→ What is expected: Quote exactly and only this range of lines in the data below: the line that holds "belt_guard()" to the line that holds "if empty is", both included.

→ Data segment:
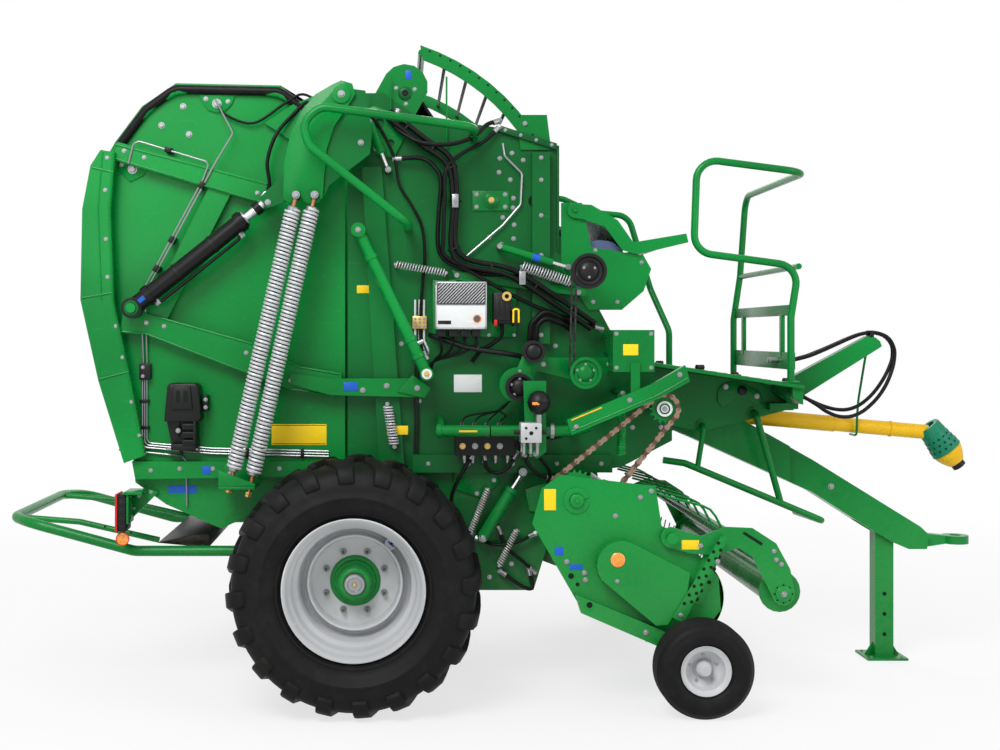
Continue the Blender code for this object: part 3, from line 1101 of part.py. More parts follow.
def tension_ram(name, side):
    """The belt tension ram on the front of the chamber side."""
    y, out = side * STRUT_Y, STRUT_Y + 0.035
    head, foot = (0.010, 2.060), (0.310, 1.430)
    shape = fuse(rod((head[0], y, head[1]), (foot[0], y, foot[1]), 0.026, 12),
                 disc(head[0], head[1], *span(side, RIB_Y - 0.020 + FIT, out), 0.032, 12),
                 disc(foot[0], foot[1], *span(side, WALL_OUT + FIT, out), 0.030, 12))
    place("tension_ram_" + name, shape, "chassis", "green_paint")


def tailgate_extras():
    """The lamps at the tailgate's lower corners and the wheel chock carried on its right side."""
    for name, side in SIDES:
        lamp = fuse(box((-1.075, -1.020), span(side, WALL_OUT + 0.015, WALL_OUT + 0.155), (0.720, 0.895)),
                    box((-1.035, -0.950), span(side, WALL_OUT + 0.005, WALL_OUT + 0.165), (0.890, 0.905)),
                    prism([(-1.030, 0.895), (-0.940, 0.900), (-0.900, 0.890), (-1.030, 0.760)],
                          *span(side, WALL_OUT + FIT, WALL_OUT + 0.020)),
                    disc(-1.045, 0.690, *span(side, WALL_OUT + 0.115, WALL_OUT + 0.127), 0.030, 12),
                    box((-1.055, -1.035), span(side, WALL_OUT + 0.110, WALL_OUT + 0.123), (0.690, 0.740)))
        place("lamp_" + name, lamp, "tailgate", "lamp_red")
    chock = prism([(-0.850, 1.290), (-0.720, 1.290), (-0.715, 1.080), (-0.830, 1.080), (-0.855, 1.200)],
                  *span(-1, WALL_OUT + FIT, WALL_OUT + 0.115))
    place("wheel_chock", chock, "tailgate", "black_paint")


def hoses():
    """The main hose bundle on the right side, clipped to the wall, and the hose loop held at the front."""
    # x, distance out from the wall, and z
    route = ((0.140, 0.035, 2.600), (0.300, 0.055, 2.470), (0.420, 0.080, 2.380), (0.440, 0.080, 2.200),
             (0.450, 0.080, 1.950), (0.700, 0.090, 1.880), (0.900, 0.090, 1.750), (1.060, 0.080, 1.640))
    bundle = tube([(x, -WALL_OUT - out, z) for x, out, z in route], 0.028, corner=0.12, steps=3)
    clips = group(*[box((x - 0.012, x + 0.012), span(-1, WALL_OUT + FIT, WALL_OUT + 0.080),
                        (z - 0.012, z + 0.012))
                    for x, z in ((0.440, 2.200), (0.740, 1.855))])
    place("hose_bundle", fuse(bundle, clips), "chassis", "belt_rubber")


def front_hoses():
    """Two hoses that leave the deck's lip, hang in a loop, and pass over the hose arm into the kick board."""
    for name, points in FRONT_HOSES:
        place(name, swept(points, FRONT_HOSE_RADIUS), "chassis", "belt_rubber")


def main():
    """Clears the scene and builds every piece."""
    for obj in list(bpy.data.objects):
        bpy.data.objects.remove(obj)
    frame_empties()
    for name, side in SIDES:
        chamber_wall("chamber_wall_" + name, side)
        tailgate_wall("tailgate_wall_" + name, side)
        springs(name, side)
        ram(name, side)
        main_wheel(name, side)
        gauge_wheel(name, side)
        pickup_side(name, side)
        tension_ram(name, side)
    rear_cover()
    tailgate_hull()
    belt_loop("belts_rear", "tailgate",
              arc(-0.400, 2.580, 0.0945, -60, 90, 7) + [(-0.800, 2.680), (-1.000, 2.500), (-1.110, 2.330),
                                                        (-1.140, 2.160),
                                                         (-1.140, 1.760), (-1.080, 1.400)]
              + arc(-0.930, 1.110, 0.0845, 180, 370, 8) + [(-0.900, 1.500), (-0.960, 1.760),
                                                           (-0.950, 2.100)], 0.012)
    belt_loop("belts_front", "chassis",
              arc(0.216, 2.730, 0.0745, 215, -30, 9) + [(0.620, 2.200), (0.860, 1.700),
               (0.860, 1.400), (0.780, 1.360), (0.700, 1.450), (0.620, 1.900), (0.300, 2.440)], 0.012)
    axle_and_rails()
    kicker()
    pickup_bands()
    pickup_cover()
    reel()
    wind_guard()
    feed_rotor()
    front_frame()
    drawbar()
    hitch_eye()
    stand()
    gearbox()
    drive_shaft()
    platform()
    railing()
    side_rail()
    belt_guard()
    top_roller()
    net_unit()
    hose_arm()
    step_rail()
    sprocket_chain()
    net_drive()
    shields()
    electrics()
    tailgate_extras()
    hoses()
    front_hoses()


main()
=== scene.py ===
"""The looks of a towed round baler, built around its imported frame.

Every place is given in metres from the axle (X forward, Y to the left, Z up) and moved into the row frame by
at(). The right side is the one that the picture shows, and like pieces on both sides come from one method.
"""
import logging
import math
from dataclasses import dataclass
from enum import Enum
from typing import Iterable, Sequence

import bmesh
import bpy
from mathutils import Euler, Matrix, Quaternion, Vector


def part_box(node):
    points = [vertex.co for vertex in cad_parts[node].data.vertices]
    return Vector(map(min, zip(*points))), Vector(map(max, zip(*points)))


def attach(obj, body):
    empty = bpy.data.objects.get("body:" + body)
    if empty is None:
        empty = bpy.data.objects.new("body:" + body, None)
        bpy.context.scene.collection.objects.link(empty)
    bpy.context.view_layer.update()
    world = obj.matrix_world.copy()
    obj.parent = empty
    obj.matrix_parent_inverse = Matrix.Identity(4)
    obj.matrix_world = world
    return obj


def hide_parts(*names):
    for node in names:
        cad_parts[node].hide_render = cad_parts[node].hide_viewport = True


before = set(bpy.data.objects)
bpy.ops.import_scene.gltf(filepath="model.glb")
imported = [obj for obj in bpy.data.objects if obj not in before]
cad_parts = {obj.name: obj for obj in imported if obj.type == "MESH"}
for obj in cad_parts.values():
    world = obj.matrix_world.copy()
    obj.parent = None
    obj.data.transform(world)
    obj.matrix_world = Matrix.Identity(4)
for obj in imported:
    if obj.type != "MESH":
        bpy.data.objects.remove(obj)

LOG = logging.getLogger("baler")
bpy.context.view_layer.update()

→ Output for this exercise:
    belt_guard()
    top_roller()
    net_unit()
    hose_arm()
    step_rail()
    sprocket_chain()
    net_drive()
    shields()
    electrics()
    tailgate_extras()
    hoses()
    front_hoses()


main()
=== scene.py ===
"""The looks of a towed round baler, built around its imported frame.

Every place is given in metres from the axle (X forward, Y to the left, Z up) and moved into the row frame by
at(). The right side is the one that the picture shows, and like pieces on both sides come from one method.
"""
import logging
import math
from dataclasses import dataclass
from enum import Enum
from typing import Iterable, Sequence

import bmesh
import bpy
from mathutils import Euler, Matrix, Quaternion, Vector


def part_box(node):
    points = [vertex.co for vertex in cad_parts[node].data.vertices]
    return Vector(map(min, zip(*points))), Vector(map(max, zip(*points)))


def attach(obj, body):
    empty = bpy.data.objects.get("body:" + body)
    if empty is None:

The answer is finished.